Ordered Data & Graph Data
Introduction to graph data and ordered data with detailed explanations and examples of both. We'll also discuss important types of ordered data that can come in handy during the analysis.
What You'll Learn
> Graph data and its examples
> Ordered data and its examples
> Types of ordered data: spatial and temporal data
The next big category of data that we’ll talk about briefly here is graph data.
Graph data - the classic example, of course, is HTML, the world wide web - is defined by nodes, which are our vertices in our graph. So every webpage is a node, and then a set of edges, which point from one node to another. Those edges can be one-directional or they can be bidirectional. And then in addition to edges and nodes, some graphs have weight. So, in this case, this count - for if it’s an HTML website, this might be a count of the number of times that website links to this [other] website here. So it links five times here but only two times here.

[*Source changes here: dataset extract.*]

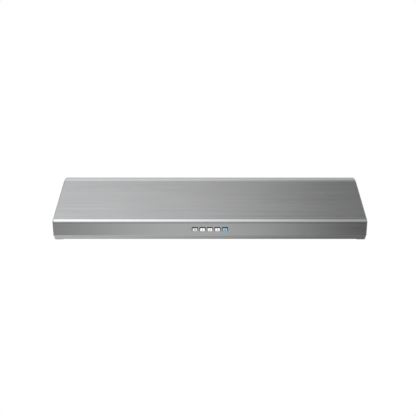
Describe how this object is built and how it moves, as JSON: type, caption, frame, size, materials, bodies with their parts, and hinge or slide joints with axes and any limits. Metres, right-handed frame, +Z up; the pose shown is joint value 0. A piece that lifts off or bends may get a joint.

We won’t talk about this in great detail, because it’s sort of its own sub-problem that we don’t have a lot of time to cover but it’s good to be aware of. When you’re dealing with graph data, you have to put a lot of thought into how you capture the relationships between the nodes, how you encode your edges and vertices. You don’t get the same kind of neat, you know... there are n attributes that can be represented by n columns, right? Each vertice can have any number, anywhere from 0 to an infinite number of edges coming out of it. So when you’re analyzing, you have to handle it differently.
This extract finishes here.